* start *

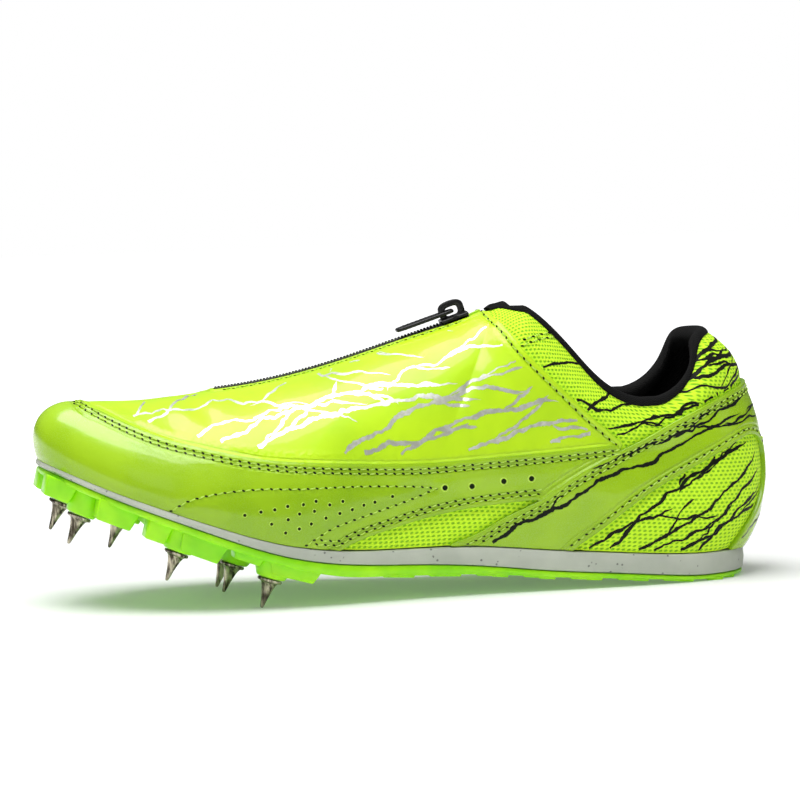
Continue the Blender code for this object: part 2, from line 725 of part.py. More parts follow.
def make_slider(parts, cutters):
    """The slider over the chain, with the bridge that holds the pull."""
    low = ZIP_CHAIN_HEIGHT + FIT_GAP
    top = low + SLIDER_THICK
    bm = bmesh.new()
    bmesh.ops.create_cube(bm, size=1.0)
    bmesh.ops.scale(bm, vec=(SLIDER_LENGTH, SLIDER_WIDTH, SLIDER_THICK), verts=bm.verts[:])
    bmesh.ops.translate(bm, vec=(0, 0, low + SLIDER_THICK / 2), verts=bm.verts[:])
    slider = new_object("zip_slider", bm, parts)
    corners = slider.modifiers.new("corners", "BEVEL")
    corners.width = 0.25 * SLIDER_THICK
    corners.segments = 1
    half, tall = bridge_room()
    sunk = 0.5 * SLIDER_THICK
    outer = bridge_outline(half + BRIDGE_BAR, tall + BRIDGE_BAR + sunk, top - sunk)
    bridge = prism(
        "bridge_form", outer, "Y", -BRIDGE_WIDTH / 2, BRIDGE_WIDTH / 2, cutters
    )
    inner = bridge_outline(half, tall, top)
    eye = prism("bridge_cut", inner, "Y", -BRIDGE_WIDTH, BRIDGE_WIDTH, cutters)
    boolean(bridge, "DIFFERENCE", eye)
    boolean(slider, "UNION", bridge)
    frame = slider_matrix()
    for obj in (slider, bridge, eye):
        obj.matrix_world = frame
    return slider


def bridge_room():
    """Half the length and the height of the hole in the slider's bridge."""
    room = PULL_THICK / 2 + BRIDGE_ROOM
    return 1.35 * room, 2 * room * 0.9


def pull_axis_height():
    """Height of the pull's axis over the crest."""
    return ZIP_CHAIN_HEIGHT + FIT_GAP + SLIDER_THICK + bridge_room()[1] / 2


def make_pull(parts, cutters):
    """The pull: a long plate with a window that the bridge stands through."""
    half_room, tall = bridge_room()
    start = PULL_THICK / 2
    bm = bmesh.new()
    bmesh.ops.create_cube(bm, size=1.0)
    bmesh.ops.scale(
        bm, vec=(PULL_LENGTH + start, PULL_WIDTH, PULL_THICK), verts=bm.verts[:]
    )
    bmesh.ops.translate(bm, vec=((start - PULL_LENGTH) / 2, 0, 0), verts=bm.verts[:])
    upright = [
        edge for edge in bm.edges
        if abs((edge.verts[0].co - edge.verts[1].co).normalized().z) > 0.9
    ]
    bmesh.ops.bevel(
        bm, geom=upright, offset=0.28 * PULL_WIDTH, segments=2, affect="EDGES", profile=0.5
    )
    pull = new_object("pull_tab", bm, parts)
    reach = start + max(half_room + BRIDGE_BAR, tall / 2 + BRIDGE_BAR) + BRIDGE_ROOM
    wide = BRIDGE_WIDTH / 2 + FIT_GAP
    outline = ((-reach, -wide), (-start, -wide), (-start, wide), (-reach, wide))
    eye = prism("pull_cut", outline, "Z", -PULL_WIDTH, PULL_WIDTH, cutters)
    boolean(pull, "DIFFERENCE", eye)
    frame = slider_matrix() @ Matrix.Translation((0, 0, pull_axis_height()))
    pull.matrix_world = frame
    eye.matrix_world = frame
    return pull


def centre(root, parts):
    """Move the shoe so that the origin lies under the middle of its box."""
    bpy.context.view_layer.update()
    graph = bpy.context.evaluated_depsgraph_get()
    corners = []
    for obj in parts.objects:
        if obj.type != "MESH":
            continue
        seen = obj.evaluated_get(graph)
        mesh = seen.to_mesh()
        points = np.empty(3 * len(mesh.vertices))
        mesh.vertices.foreach_get("co", points)
        points = points.reshape(-1, 3) @ np.array(obj.matrix_world.to_3x3()).T
        points += np.array(obj.matrix_world.translation)
        corners += [points.min(0), points.max(0)]
        seen.to_mesh_clear()
    low, high = np.min(corners, 0), np.max(corners, 0)
    root.location = (-(low[0] + high[0]) / 2, -(low[1] + high[1]) / 2, 0.0)


def main():
    """Build the shoe."""
    for obj in list(bpy.data.objects):
        bpy.data.objects.remove(obj)
    parts = bpy.data.collections.new("track_spike_shoe")
    cutters = bpy.data.collections.new("cutters")
    bpy.context.scene.collection.children.link(parts)
    bpy.context.scene.collection.children.link(cutters)
    root = bpy.data.objects.new("shoe", None)
    parts.objects.link(root)

    mesh_green = material("mesh_green", (0.25, 0.80, 0.02), 0.8)
    patent_olive = material("patent_olive", (0.42, 0.60, 0.02), 0.2)
    patent_lime = material("patent_lime", (0.62, 0.82, 0.03), 0.25)
    black_cloth = material("black_cloth", (0.015, 0.015, 0.015), 0.85)
    zip_black = material("zip_black", (0.02, 0.02, 0.02), 0.45)
    foam_white = material("foam_white", (0.75, 0.76, 0.75), 0.7)
    rubber_green = material("rubber_green", (0.20, 0.95, 0.01), 0.4)
    spike_steel = material("spike_steel", (0.35, 0.31, 0.25), 0.3, 1.0)

    dress(make_upper(parts, cutters), mesh_green, root)
    ground = make_ground(cutters)
    dress(make_mudguard(parts, cutters, ground), patent_olive, root)
    dress(make_saddle(parts, cutters, ground), patent_olive, root)
    dress(make_shroud(parts, cutters), patent_lime, root)
    dress(make_binding(parts), black_cloth, root)
    dress(make_zip(parts, cutters), zip_black, root)
    dress(make_slider(parts, cutters), zip_black, root, rounded=False)
    dress(make_pull(parts, cutters), zip_black, root, rounded=False)
    dress(make_midsole(parts), foam_white, root)
    dress(make_insole(parts), black_cloth, root)
    dress(make_outsole(parts, cutters), rubber_green, root)
    for number, values in enumerate(SPIKES, 1):
        spike = make_spike(number, dict(zip(SPIKE_COLUMNS, values)), parts)
        dress(spike, spike_steel, root)
    for cutter in cutters.objects:
        cutter.parent = root
    centre(root, parts)


if __name__ == "__main__":
    main()
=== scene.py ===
"""The looks of a left track spike shoe with a zipped cover over the instep.

Every layer of the upper is a surface of one foot form, the last, which is worked out from
the same sizes as the CAD part. A place on it has a station, which runs round the sole, and a
rise, from the sole to the crest. Panels are trimmed layers of it, threads and prints are
lines drawn on it. Frame: the toe points to -X, the outer side to -Y, +Z is up, in metres.
"""

import logging
import math
from dataclasses import dataclass
from enum import Enum
from functools import cached_property
from typing import Callable, Optional, Sequence, Union

import bmesh
import bpy
import numpy as np
from mathutils import Matrix, Vector


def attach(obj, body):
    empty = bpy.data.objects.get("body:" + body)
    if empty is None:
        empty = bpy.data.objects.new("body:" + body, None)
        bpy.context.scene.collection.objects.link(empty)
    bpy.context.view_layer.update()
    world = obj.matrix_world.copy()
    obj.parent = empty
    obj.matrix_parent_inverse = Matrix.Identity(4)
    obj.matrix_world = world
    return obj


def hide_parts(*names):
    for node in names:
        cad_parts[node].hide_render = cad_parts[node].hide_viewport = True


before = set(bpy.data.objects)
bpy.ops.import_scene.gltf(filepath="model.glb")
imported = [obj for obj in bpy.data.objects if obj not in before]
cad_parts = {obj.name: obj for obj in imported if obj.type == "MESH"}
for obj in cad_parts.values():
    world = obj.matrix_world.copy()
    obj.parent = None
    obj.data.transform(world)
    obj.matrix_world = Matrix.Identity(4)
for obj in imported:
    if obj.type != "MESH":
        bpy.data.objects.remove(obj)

Array = np.ndarray
Colour = tuple[float, float, float]
Pairs = Sequence[tuple[float, float]]
LOG = logging.getLogger("track_spike_shoe")
MM = 0.001

# Shares of the sole's length, from the heel: the ends of the zip, where the slider stands,
# and how far back the cover's slit runs on.
ZIP_FRONT = 0.757
ZIP_BACK = 0.389
SLIDER_AT = 0.414
SLIT_BACK = 0.1

MUDGUARD_THICK = 0.00135
SADDLE_THICK = 0.0015
COVER_THICK = 0.0011

# How far in from a panel's edge its rows of stitches run.
ROWS = (0.0020, 0.0036)
COVER_ROW = 0.0022
CREST_ROW = 0.0045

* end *

--- What you need to do ---
Exactly the lines above from the one with "dress(make_upper(parts, cutters), mesh_green, root)" to the one with "for node in", both included, are to be quoted; leave the rest out.

--- Output below ---
    dress(make_upper(parts, cutters), mesh_green, root)
    ground = make_ground(cutters)
    dress(make_mudguard(parts, cutters, ground), patent_olive, root)
    dress(make_saddle(parts, cutters, ground), patent_olive, root)
    dress(make_shroud(parts, cutters), patent_lime, root)
    dress(make_binding(parts), black_cloth, root)
    dress(make_zip(parts, cutters), zip_black, root)
    dress(make_slider(parts, cutters), zip_black, root, rounded=False)
    dress(make_pull(parts, cutters), zip_black, root, rounded=False)
    dress(make_midsole(parts), foam_white, root)
    dress(make_insole(parts), black_cloth, root)
    dress(make_outsole(parts, cutters), rubber_green, root)
    for number, values in enumerate(SPIKES, 1):
        spike = make_spike(number, dict(zip(SPIKE_COLUMNS, values)), parts)
        dress(spike, spike_steel, root)
    for cutter in cutters.objects:
        cutter.parent = root
    centre(root, parts)


if __name__ == "__main__":
    main()
=== scene.py ===
"""The looks of a left track spike shoe with a zipped cover over the instep.

Every layer of the upper is a surface of one foot form, the last, which is worked out from
the same sizes as the CAD part. A place on it has a station, which runs round the sole, and a
rise, from the sole to the crest. Panels are trimmed layers of it, threads and prints are
lines drawn on it. Frame: the toe points to -X, the outer side to -Y, +Z is up, in metres.
"""

import logging
import math
from dataclasses import dataclass
from enum import Enum
from functools import cached_property
from typing import Callable, Optional, Sequence, Union

import bmesh
import bpy
import numpy as np
from mathutils import Matrix, Vector


def attach(obj, body):
    empty = bpy.data.objects.get("body:" + body)
    if empty is None:
        empty = bpy.data.objects.new("body:" + body, None)
        bpy.context.scene.collection.objects.link(empty)
    bpy.context.view_layer.update()
    world = obj.matrix_world.copy()
    obj.parent = empty
    obj.matrix_parent_inverse = Matrix.Identity(4)
    obj.matrix_world = world
    return obj


def hide_parts(*names):
    for node in names:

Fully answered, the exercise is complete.